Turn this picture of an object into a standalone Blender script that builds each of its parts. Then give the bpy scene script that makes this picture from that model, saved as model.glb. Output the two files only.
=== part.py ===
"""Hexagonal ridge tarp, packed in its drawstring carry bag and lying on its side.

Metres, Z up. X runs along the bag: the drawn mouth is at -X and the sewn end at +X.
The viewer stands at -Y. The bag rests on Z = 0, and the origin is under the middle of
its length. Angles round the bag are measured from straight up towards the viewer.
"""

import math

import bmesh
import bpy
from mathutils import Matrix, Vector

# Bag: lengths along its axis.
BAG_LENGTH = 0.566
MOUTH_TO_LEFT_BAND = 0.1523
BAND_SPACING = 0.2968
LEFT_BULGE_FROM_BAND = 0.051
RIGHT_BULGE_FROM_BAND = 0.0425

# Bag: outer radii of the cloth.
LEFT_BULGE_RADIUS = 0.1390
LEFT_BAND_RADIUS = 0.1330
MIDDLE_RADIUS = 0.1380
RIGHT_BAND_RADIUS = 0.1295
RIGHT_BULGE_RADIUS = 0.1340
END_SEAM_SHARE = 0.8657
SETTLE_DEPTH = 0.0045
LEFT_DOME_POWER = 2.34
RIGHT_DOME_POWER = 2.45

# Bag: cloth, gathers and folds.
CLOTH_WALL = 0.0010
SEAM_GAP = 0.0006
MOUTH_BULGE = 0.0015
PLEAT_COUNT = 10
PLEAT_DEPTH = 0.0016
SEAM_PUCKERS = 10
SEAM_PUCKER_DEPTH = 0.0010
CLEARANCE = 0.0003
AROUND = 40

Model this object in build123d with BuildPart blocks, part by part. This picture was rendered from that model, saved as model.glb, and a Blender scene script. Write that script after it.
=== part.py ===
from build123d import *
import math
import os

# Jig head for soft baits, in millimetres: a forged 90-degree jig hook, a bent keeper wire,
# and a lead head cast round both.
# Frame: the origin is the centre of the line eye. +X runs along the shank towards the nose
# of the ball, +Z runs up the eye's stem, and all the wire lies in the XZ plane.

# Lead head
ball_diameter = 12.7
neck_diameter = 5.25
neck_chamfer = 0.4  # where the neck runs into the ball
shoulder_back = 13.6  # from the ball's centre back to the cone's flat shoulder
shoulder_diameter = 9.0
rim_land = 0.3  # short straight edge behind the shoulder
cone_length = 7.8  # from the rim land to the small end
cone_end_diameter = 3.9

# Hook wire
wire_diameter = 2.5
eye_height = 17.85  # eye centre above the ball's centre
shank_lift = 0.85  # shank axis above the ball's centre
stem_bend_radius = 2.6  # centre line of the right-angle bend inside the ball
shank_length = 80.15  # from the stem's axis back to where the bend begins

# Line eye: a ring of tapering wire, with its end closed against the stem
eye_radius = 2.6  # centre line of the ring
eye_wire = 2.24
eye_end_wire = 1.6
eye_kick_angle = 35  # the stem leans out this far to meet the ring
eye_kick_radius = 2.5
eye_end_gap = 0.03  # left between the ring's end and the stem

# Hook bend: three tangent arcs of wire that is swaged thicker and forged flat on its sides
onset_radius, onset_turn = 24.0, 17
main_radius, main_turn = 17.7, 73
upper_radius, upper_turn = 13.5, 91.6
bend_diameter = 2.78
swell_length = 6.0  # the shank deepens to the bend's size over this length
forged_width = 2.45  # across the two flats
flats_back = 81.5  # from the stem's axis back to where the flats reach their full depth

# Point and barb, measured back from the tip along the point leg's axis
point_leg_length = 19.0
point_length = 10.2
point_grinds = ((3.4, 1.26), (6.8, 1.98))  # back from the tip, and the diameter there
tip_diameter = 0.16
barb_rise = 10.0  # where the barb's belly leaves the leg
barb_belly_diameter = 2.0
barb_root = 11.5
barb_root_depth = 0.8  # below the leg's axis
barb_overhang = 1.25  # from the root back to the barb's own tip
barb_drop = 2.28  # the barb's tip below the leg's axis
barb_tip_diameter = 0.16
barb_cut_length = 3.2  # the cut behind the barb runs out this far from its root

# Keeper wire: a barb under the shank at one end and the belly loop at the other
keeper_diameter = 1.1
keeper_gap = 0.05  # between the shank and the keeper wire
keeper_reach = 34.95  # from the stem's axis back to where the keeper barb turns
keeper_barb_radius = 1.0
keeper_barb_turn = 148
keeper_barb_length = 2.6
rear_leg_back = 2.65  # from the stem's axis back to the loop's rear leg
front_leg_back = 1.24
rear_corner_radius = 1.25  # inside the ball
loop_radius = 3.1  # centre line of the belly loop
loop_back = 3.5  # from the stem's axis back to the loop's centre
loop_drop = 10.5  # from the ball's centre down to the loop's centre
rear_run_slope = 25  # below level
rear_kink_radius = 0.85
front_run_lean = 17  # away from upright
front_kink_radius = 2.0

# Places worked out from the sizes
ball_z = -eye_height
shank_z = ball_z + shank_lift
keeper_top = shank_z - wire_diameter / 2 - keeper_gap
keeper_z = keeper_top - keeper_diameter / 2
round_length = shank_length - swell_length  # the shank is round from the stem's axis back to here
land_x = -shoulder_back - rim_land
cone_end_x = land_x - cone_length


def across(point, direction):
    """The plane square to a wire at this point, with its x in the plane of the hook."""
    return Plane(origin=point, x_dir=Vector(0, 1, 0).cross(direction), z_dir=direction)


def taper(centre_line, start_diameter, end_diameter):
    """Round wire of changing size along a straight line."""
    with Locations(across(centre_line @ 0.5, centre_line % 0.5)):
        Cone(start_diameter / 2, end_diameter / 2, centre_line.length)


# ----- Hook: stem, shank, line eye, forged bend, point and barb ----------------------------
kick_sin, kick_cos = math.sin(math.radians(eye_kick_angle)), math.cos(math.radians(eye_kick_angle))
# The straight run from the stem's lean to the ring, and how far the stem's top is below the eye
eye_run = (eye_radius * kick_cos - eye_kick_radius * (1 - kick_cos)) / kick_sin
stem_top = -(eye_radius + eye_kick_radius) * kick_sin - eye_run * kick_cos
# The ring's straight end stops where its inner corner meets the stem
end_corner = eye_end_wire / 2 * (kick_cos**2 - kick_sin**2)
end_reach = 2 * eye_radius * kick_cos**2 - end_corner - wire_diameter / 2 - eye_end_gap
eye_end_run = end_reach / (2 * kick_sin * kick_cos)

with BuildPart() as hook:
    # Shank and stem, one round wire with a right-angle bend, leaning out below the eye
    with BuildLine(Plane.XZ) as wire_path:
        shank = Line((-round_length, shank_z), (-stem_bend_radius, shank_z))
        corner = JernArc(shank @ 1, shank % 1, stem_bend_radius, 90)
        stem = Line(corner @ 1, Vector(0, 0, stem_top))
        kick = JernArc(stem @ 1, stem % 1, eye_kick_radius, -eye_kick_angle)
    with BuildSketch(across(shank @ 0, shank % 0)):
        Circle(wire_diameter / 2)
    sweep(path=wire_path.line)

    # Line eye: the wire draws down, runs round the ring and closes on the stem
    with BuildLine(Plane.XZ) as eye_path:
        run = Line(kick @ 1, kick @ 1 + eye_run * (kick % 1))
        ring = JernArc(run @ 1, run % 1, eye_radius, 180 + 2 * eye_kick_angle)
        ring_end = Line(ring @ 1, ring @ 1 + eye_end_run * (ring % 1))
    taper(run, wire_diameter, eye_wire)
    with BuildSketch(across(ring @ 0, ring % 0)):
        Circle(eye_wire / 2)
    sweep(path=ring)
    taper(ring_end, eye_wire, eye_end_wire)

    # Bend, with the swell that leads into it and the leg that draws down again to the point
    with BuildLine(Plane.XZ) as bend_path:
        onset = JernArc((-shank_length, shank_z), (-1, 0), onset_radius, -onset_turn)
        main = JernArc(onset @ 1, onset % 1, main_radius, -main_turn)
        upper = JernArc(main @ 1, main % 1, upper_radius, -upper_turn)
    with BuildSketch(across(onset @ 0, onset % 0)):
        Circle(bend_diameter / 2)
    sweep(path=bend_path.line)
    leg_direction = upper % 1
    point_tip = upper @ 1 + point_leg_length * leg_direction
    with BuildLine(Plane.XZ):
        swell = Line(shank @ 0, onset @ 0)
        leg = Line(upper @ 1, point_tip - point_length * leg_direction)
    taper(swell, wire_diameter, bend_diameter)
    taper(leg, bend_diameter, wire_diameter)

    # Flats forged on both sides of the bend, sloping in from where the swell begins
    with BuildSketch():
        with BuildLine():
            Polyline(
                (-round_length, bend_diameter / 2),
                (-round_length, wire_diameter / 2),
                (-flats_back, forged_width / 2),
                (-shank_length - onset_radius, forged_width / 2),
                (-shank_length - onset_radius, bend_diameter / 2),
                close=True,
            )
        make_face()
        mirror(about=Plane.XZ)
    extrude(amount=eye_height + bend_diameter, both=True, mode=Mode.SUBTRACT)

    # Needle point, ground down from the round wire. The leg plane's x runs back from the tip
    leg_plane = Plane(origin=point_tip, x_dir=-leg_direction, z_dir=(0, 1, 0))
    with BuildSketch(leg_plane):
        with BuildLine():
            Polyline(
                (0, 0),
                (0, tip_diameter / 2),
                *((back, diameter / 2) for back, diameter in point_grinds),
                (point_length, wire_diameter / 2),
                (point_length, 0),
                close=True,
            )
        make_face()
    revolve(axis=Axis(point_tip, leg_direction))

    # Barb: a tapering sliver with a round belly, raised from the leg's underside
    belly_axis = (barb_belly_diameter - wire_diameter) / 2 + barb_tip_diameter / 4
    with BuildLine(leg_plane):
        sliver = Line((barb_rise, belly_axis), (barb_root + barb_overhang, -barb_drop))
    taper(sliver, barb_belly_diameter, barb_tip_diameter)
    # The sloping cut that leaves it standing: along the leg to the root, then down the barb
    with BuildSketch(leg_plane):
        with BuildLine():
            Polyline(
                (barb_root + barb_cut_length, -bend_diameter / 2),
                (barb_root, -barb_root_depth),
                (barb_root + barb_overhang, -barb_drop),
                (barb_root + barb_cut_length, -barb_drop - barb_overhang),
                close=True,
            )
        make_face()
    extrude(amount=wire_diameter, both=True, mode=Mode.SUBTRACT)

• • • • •

--- Goal ---
Set down each line of the material verbatim, from the first line through the line that contains "on its side.".

--- Answer for the task ---
Turn this picture of an object into a standalone Blender script that builds each of its parts. Then give the bpy scene script that makes this picture from that model, saved as model.glb. Output the two files only.
=== part.py ===
"""Hexagonal ridge tarp, packed in its drawstring carry bag and lying on its side.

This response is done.